C’est en 1549 que les Florans (l’orthographe a changé) reçurent du pape Paul III leurs lettres de noblesse car en effet, depuis 1274, le Comtat Venaissin dont Bédoin faisait partie, dépendait du pape.
Comtat Venaissin par Stéphano Ghebellino (vers 1580) Médiathèque Ceccano d’Avignon
En tant que nobles, les de Florans ont alors armes et devise.

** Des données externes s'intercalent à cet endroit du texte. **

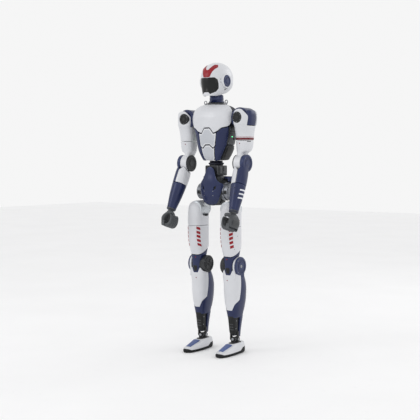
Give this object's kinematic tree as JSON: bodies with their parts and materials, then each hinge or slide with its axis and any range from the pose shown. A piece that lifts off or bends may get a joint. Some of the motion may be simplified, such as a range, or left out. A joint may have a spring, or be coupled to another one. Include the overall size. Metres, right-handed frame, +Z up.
{
  "type": "humanoid robot",
  "caption": "Standing full-size humanoid robot with jointed head, waist, arms, closing fists and legs under rounded armour-like covers.",
  "frame": {"origin": "on the floor, under the middle of the robot's bounding box", "axes": "+Z is up, the robot faces -Y and its left side is +X"},
  "size_m": [0.5096, 0.3414, 1.71],
  "materials": {
    "white_cover": "satin white paint",
    "grey_cover": "satin light grey paint",
    "navy_cover": "satin metallic navy paint",
    "charcoal_frame": "charcoal moulded cover over the motors",
    "hand_rubber": "matt dark grey moulded rubber",
    "black_visor": "gloss smoked black",
    "black_plastic": "matt black",
    "dark_steel": "dark steel",
    "sole_rubber": "matt black rubber",
    "red_trim": "gloss red trim",
    "tongue_mesh": "blue ribbed textile"
  },
  "bodies": {
    "pelvis": {"pelvis_frame": "charcoal_frame", "pelvis_front_cover": "navy_cover", "pelvis_rear_cover": "navy_cover", "waist_unit": "charcoal_frame"},
    "torso": {"torso_frame": "charcoal_frame", "chest_cover": "white_cover", "belly_plates": "grey_cover", "flank_covers": "navy_cover", "back_cover": "navy_cover", "side_modules": "charcoal_frame", "lifting_eyes": "dark_steel"},
    "neck": {"neck_column": "navy_cover"},
    "head": {"helmet": "white_cover", "visor": "black_visor", "ear_discs": "navy_cover"},
    "left_shoulder": {"left_shoulder_housing": "navy_cover"},
    "left_arm": {"left_shoulder_yoke": "white_cover", "left_shoulder_cap": "navy_cover"},
    "left_elbow_unit": {"left_upper_arm": "white_cover", "left_elbow_disc": "charcoal_frame"},
    "left_forearm": {"left_forearm_fork": "navy_cover", "left_forearm_collar": "white_cover"},
    "left_sleeve": {"left_forearm_sleeve": "navy_cover"},
    "left_hand": {"left_palm": "hand_rubber"},
    "left_finger_set": {"left_fingers": "hand_rubber"},
    "left_hip": {"left_hip_bracket": "charcoal_frame"},
    "left_thigh": {"left_hip_motor": "grey_cover", "left_thigh_upper": "white_cover"},
    "left_knee_unit": {"left_thigh_lower": "white_cover", "left_knee_bracket": "navy_cover", "left_knee_motor": "charcoal_frame"},
    "left_shin": {"left_shin_shell": "white_cover", "left_calf_shell": "navy_cover", "left_ankle_strut": "black_plastic"},
    "left_ankle": {"left_ankle_cross": "dark_steel"},
    "left_foot": {"left_foot_shell": "white_cover", "left_foot_sole": "sole_rubber"},
    "right_shoulder": {"right_shoulder_housing": "navy_cover"},
    "right_arm": {"right_shoulder_yoke": "white_cover", "right_shoulder_cap": "navy_cover"},
    "right_elbow_unit": {"right_upper_arm": "white_cover", "right_elbow_disc": "charcoal_frame"},
    "right_forearm": {"right_forearm_fork": "navy_cover", "right_forearm_collar": "white_cover"},
    "right_sleeve": {"right_forearm_sleeve": "navy_cover"},
    "right_hand": {"right_palm": "hand_rubber"},
    "right_finger_set": {"right_fingers": "hand_rubber"},
    "right_hip": {"right_hip_bracket": "charcoal_frame"},
    "right_thigh": {"right_hip_motor": "grey_cover", "right_thigh_upper": "white_cover"},
    "right_knee_unit": {"right_thigh_lower": "white_cover", "right_knee_bracket": "navy_cover", "right_knee_motor": "charcoal_frame"},
    "right_shin": {"right_shin_shell": "white_cover", "right_calf_shell": "navy_cover", "right_ankle_strut": "black_plastic"},
    "right_ankle": {"right_ankle_cross": "dark_steel"},
    "right_foot": {"right_foot_shell": "white_cover", "right_foot_sole": "sole_rubber"}
  },
  "joints": [
    {"name": "waist_yaw", "type": "hinge", "parent": "pelvis", "child": "torso", "pos_m": [0, 0.0557, 1.114], "axis": [0, 0, 1], "range_deg": [-90, 90]},
    {"name": "neck_yaw", "type": "hinge", "parent": "torso", "child": "neck", "pos_m": [0, 0.0587, 1.475], "axis": [0, 0, 1], "range_deg": [-60, 60]},
    {"name": "head_nod", "type": "hinge", "parent": "neck", "child": "head", "pos_m": [0, 0.0617, 1.548], "axis": [1, 0, 0], "range_deg": [-25, 10]},
    {"name": "left_shoulder_pitch", "type": "hinge", "parent": "torso", "child": "left_shoulder", "pos_m": [0.17, 0.0617, 1.382], "axis": [-1, 0, 0], "range_deg": [-60, 170]},
    {"name": "right_shoulder_pitch", "type": "hinge", "parent": "torso", "child": "right_shoulder", "pos_m": [-0.17, 0.0617, 1.382], "axis": [-1, 0, 0], "range_deg": [-60, 170]},
    {"name": "left_shoulder_roll", "type": "hinge", "parent": "left_shoulder", "child": "left_arm", "pos_m": [0.189, 0.0617, 1.382], "axis": [0, -1, 0], "range_deg": [-2, 75]},
    {"name": "right_shoulder_roll", "type": "hinge", "parent": "right_shoulder", "child": "right_arm", "pos_m": [-0.189, 0.0617, 1.382], "axis": [0, 1, 0], "range_deg": [-2, 75]},
    {"name": "left_arm_yaw", "type": "hinge", "parent": "left_arm", "child": "left_elbow_unit", "pos_m": [0.2, 0.0557, 1.25], "axis": [0, 0, 1], "range_deg": [-30, 90]},
    {"name": "right_arm_yaw", "type": "hinge", "parent": "right_arm", "child": "right_elbow_unit", "pos_m": [-0.2, 0.0557, 1.25], "axis": [0, 0, -1], "range_deg": [-30, 90]},
    {"name": "left_elbow", "type": "hinge", "parent": "left_elbow_unit", "child": "left_forearm", "pos_m": [0.2, 0.0317, 1.12], "axis": [-1, 0, 0], "range_deg": [-22, 70]},
    {"name": "right_elbow", "type": "hinge", "parent": "right_elbow_unit", "child": "right_forearm", "pos_m": [-0.2, 0.0317, 1.12], "axis": [-1, 0, 0], "range_deg": [-22, 70]},
    {"name": "left_forearm_yaw", "type": "hinge", "parent": "left_forearm", "child": "left_sleeve", "pos_m": [0.211, -0.02636, 0.993], "axis": [0.0714, -0.4147, -0.9072], "range_deg": [-90, 90]},
    {"name": "right_forearm_yaw", "type": "hinge", "parent": "right_forearm", "child": "right_sleeve", "pos_m": [-0.211, -0.02636, 0.993], "axis": [0.0714, 0.4147, 0.9072], "range_deg": [-90, 90]},
    {"name": "left_wrist", "type": "hinge", "parent": "left_sleeve", "child": "left_hand", "pos_m": [0.22242, -0.09271, 0.84785], "axis": [0.9969, 0, 0.0785], "range_deg": [-18, 18]},
    {"name": "right_wrist", "type": "hinge", "parent": "right_sleeve", "child": "right_hand", "pos_m": [-0.22242, -0.09271, 0.84785], "axis": [0.9969, 0, -0.0785], "range_deg": [-18, 18]},
    {"name": "left_fingers", "type": "hinge", "parent": "left_hand", "child": "left_finger_set", "pos_m": [0.23007, -0.1237, 0.75477], "axis": [-0.0332, -0.9611, 0.2743], "range_deg": [0, 70]},
    {"name": "right_fingers", "type": "hinge", "parent": "right_hand", "child": "right_finger_set", "pos_m": [-0.23007, -0.1237, 0.75477], "axis": [-0.0332, 0.9611, -0.2743], "range_deg": [0, 70]},
    {"name": "left_hip_pitch", "type": "hinge", "parent": "pelvis", "child": "left_hip", "pos_m": [0.117, 0.0567, 0.955], "axis": [-1, 0, 0], "range_deg": [-20, 95]},
    {"name": "right_hip_pitch", "type": "hinge", "parent": "pelvis", "child": "right_hip", "pos_m": [-0.117, 0.0567, 0.955], "axis": [-1, 0, 0], "range_deg": [-20, 95]},
    {"name": "left_hip_roll", "type": "hinge", "parent": "left_hip", "child": "left_thigh", "pos_m": [0.111, 0.0567, 0.853], "axis": [0, -1, 0], "range_deg": [-8, 30]},
    {"name": "right_hip_roll", "type": "hinge", "parent": "right_hip", "child": "right_thigh", "pos_m": [-0.111, 0.0567, 0.853], "axis": [0, -1, 0], "range_deg": [-30, 8]},
    {"name": "left_hip_yaw", "type": "hinge", "parent": "left_thigh", "child": "left_knee_unit", "pos_m": [0.117, 0.0367, 0.752], "axis": [0, 0, 1], "range_deg": [-30, 30]},
    {"name": "right_hip_yaw", "type": "hinge", "parent": "right_thigh", "child": "right_knee_unit", "pos_m": [-0.117, 0.0367, 0.752], "axis": [0, 0, 1], "range_deg": [-30, 30]},
    {"name": "left_knee", "type": "hinge", "parent": "left_knee_unit", "child": "left_shin", "pos_m": [0.117, 0.0617, 0.52], "axis": [1, 0, 0], "range_deg": [0, 110]},
    {"name": "right_knee", "type": "hinge", "parent": "right_knee_unit", "child": "right_shin", "pos_m": [-0.117, 0.0617, 0.52], "axis": [1, 0, 0], "range_deg": [0, 110]},
    {"name": "left_ankle_pitch", "type": "hinge", "parent": "left_shin", "child": "left_ankle", "pos_m": [0.117, 0.0817, 0.084], "axis": [1, 0, 0], "range_deg": [-30, 40]},
    {"name": "right_ankle_pitch", "type": "hinge", "parent": "right_shin", "child": "right_ankle", "pos_m": [-0.117, 0.0817, 0.084], "axis": [1, 0, 0], "range_deg": [-30, 40]},
    {"name": "left_ankle_roll", "type": "hinge", "parent": "left_ankle", "child": "left_foot", "pos_m": [0.117, 0.0817, 0.084], "axis": [0, -1, 0], "range_deg": [-15, 15]},
    {"name": "right_ankle_roll", "type": "hinge", "parent": "right_ankle", "child": "right_foot", "pos_m": [-0.117, 0.0817, 0.084], "axis": [0, 1, 0], "range_deg": [-15, 15]}
  ]
}
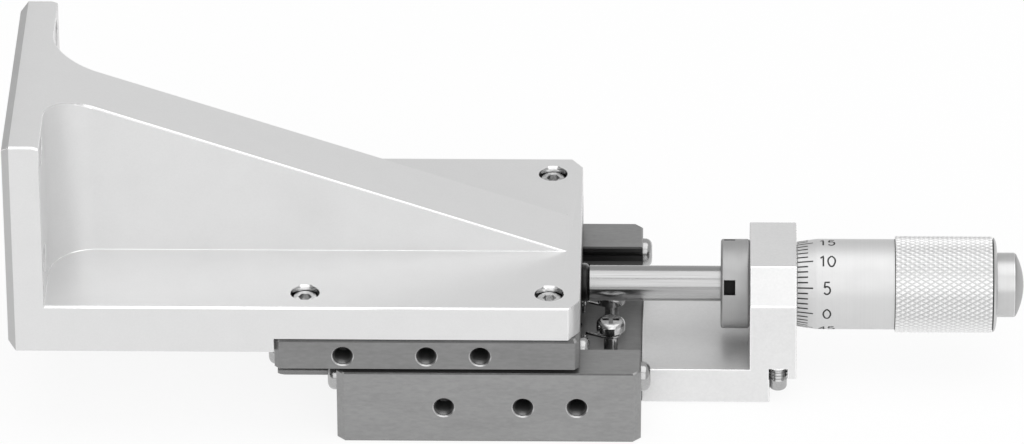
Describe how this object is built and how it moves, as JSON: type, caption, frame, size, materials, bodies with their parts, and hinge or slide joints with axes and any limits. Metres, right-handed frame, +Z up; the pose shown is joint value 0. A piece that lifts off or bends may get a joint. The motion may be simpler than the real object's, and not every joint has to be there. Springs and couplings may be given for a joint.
{
  "type": "ball bearing linear stage",
  "caption": "Manual linear stage on crossed ball ways, driven by a non-rotating-spindle micrometer, with a gusseted angle bracket on its carriage.",
  "frame": {"origin": "centre of the base's underside", "axes": "+X along the travel towards the micrometer, +Y to the rear, +Z up; the carriage rests at its left end"},
  "size_m": [0.2171, 0.065, 0.0717],
  "materials": {
    "base_steel": "dark satin, ground",
    "carriage_steel": "dark satin, ground",
    "bracket_aluminium": "clear anodised, satin",
    "arm_aluminium": "clear anodised, satin",
    "screw_steel": "bright, machined",
    "bolt_steel": "darkened, machined",
    "spring_steel": "drawn wire",
    "ball_steel": "polished",
    "cage_brass": "satin",
    "spindle_steel": "ground and polished",
    "nut_steel": "turned",
    "barrel_steel": "satin",
    "thimble_chrome": "satin chrome",
    "grip_chrome": "knurled satin chrome",
    "knob_steel": "turned"
  },
  "bodies": {
    "base": {"base_body": "base_steel", "base_end_screw_1": "screw_steel", "base_end_screw_2": "screw_steel", "base_end_screw_3": "screw_steel", "base_end_screw_4": "screw_steel", "spring_post_front": "screw_steel", "spring_post_rear": "screw_steel", "return_spring_front": "spring_steel", "return_spring_rear": "spring_steel", "micrometer_arm": "arm_aluminium", "arm_screw_1": "bolt_steel", "arm_screw_2": "bolt_steel", "set_screw": "screw_steel", "micrometer_barrel": "barrel_steel", "clamp_nut": "nut_steel", "adjusting_nut": "nut_steel", "spindle_key": "bolt_steel"},
    "carriage": {"carriage_body": "carriage_steel", "carriage_end_screw_1": "screw_steel", "carriage_end_screw_2": "screw_steel", "carriage_end_screw_3": "screw_steel", "carriage_end_screw_4": "screw_steel", "spring_anchor_front": "screw_steel", "spring_anchor_rear": "screw_steel", "thrust_pad": "bolt_steel", "angle_bracket": "bracket_aluminium", "bracket_screw_1": "bolt_steel", "bracket_screw_2": "bolt_steel", "bracket_screw_3": "bolt_steel", "bracket_screw_4": "bolt_steel"},
    "cage_front": {"ball_cage_front": "cage_brass", "ball_front_1": "ball_steel", "ball_front_2": "ball_steel", "ball_front_3": "ball_steel", "ball_front_4": "ball_steel", "ball_front_5": "ball_steel", "ball_front_6": "ball_steel", "ball_front_7": "ball_steel", "ball_front_8": "ball_steel"},
    "cage_rear": {"ball_cage_rear": "cage_brass", "ball_rear_1": "ball_steel", "ball_rear_2": "ball_steel", "ball_rear_3": "ball_steel", "ball_rear_4": "ball_steel", "ball_rear_5": "ball_steel", "ball_rear_6": "ball_steel", "ball_rear_7": "ball_steel", "ball_rear_8": "ball_steel"},
    "spindle": {"spindle": "spindle_steel"},
    "thimble": {"lead_screw": "spindle_steel", "thimble": "thimble_chrome", "grip_sleeve": "grip_chrome", "end_cap": "knob_steel"}
  },
  "joints": [
    {"name": "carriage_slide", "type": "slide", "parent": "base", "child": "carriage", "axis": [1, 0, 0], "range_m": [0, 0.025], "deforming": ["return_spring_front", "return_spring_rear"]},
    {"name": "cage_front_slide", "type": "slide", "parent": "base", "child": "cage_front", "axis": [1, 0, 0], "range_m": [0, 0.0125]},
    {"name": "cage_rear_slide", "type": "slide", "parent": "base", "child": "cage_rear", "axis": [1, 0, 0], "range_m": [0, 0.0125]},
    {"name": "spindle_slide", "type": "slide", "parent": "base", "child": "spindle", "axis": [1, 0, 0], "range_m": [0, 0.025]},
    {"name": "thimble_turn", "type": "hinge", "parent": "spindle", "child": "thimble", "pos_m": [0.09, 0, 0.02066], "axis": [1, 0, 0], "range_deg": [0, 18000]}
  ],
  "couplings": [
    {"joint": "spindle_slide", "follows": "carriage_slide", "ratio": 1},
    {"joint": "cage_front_slide", "follows": "carriage_slide", "ratio": 0.5},
    {"joint": "cage_rear_slide", "follows": "carriage_slide", "ratio": 0.5},
    {"joint": "thimble_turn", "follows": "carriage_slide", "rad_per_m": 12566}
  ]
}
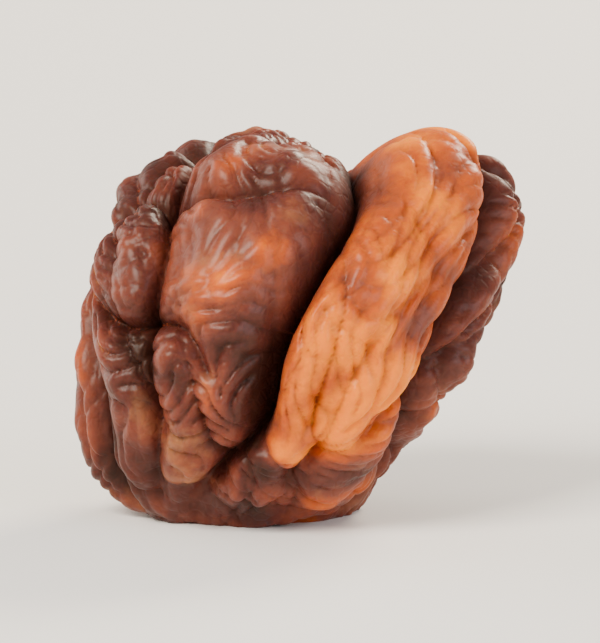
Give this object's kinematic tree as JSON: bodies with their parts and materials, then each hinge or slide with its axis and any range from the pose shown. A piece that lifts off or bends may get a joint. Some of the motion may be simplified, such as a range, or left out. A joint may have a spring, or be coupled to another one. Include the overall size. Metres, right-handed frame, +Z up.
{
  "type": "dried physalis berry",
  "caption": "One dried physalis berry, wrinkled and deeply creased like a large raisin, amber to red-brown, lying on a small flat spot.",
  "frame": {"origin": "bottom centre of the berry's box, on the surface that it lies on", "axes": "+Z up, +X along the berry's widest way, -Y towards the side that shows the bright fold and the long crease"},
  "size_m": [0.013, 0.011, 0.0111],
  "materials": {
    "dried_skin": "satin"
  },
  "bodies": {
    "root": {"berry": "dried_skin"}
  },
  "joints": []
}
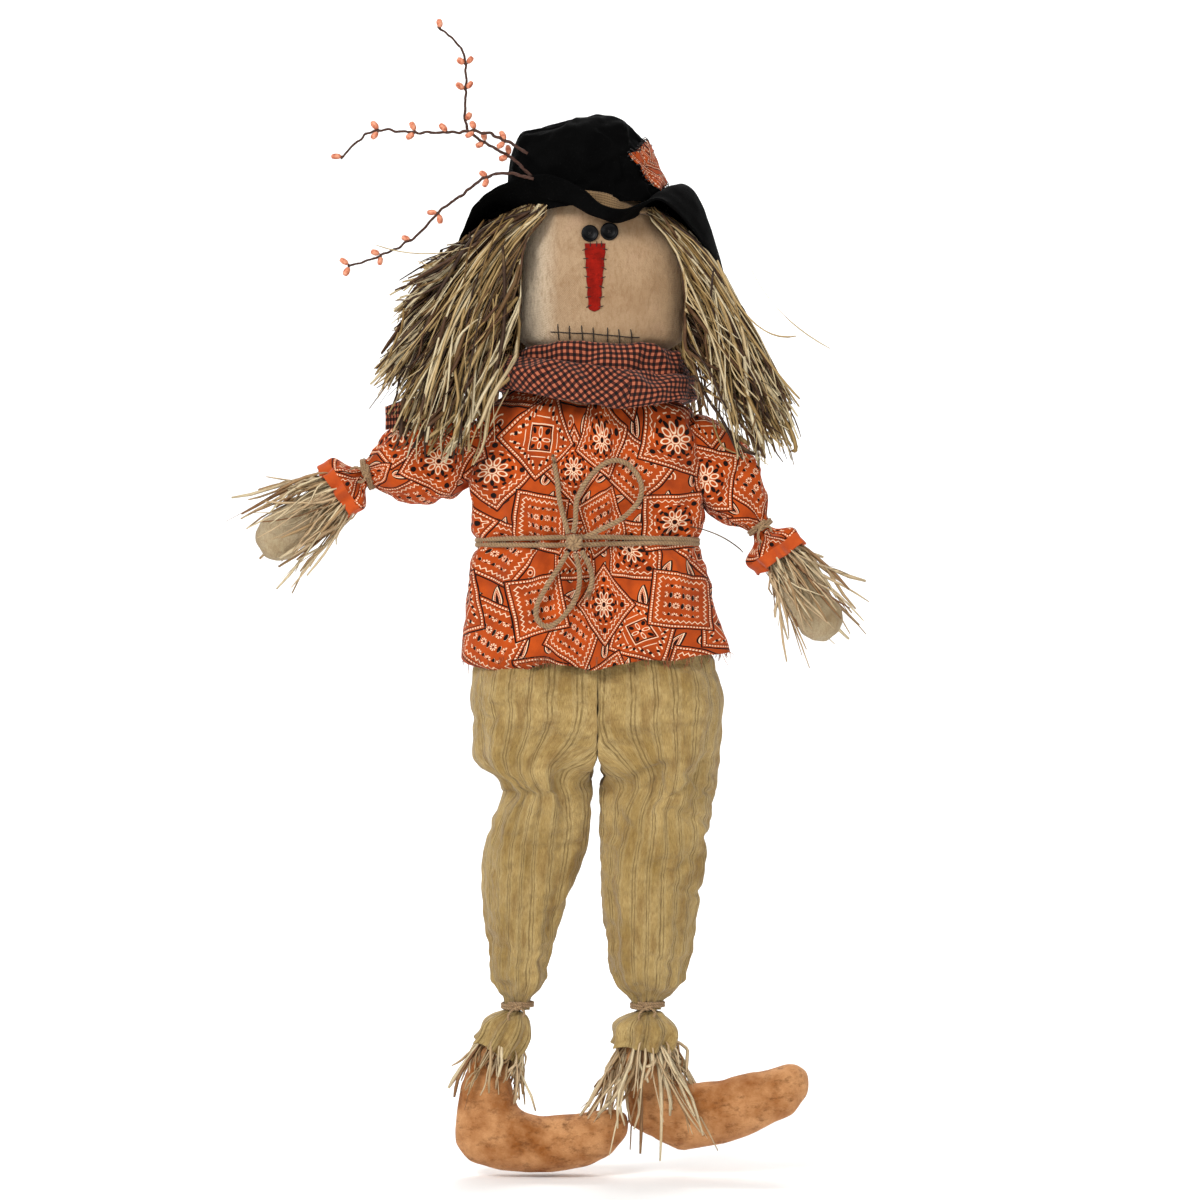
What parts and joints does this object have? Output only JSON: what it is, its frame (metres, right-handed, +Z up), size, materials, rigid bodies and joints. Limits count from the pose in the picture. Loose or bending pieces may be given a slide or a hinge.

Leurs armes sont « D’azur au sautoir d’or accompagné de trois étoiles, une en chef et deux en flanc t une fleur de lys en pointe, le tout d’or, la fleur de lys surmontant un croissant d’argent« . Quant à leur devise : « Florentius, floret, floruit atque florebit » (Florent fleurit, a fleuri et fleurira).
Armes et devise se retrouvent encore aujourd’hui sculptées au pied des vitraux, derrière le maître-autel de l’église N.D. de Chambly.
En 1549, Denis de Florent épouse Cécile Boutin.
De ce mariage nait un fils, Laelius, qui se marie en 1578 avec Maria Benedicti. Avec leurs deux fils Jacques et André, la famille se divise en deux branches :
- celle de Jacques qui s’établit à Carpentras
- et celle d’André qui s’établit à Arles.
C’est cette branche cadette, sur laquelle porte l’essentiel de ma documentation, que j’ai pu étudier de façon approfondie.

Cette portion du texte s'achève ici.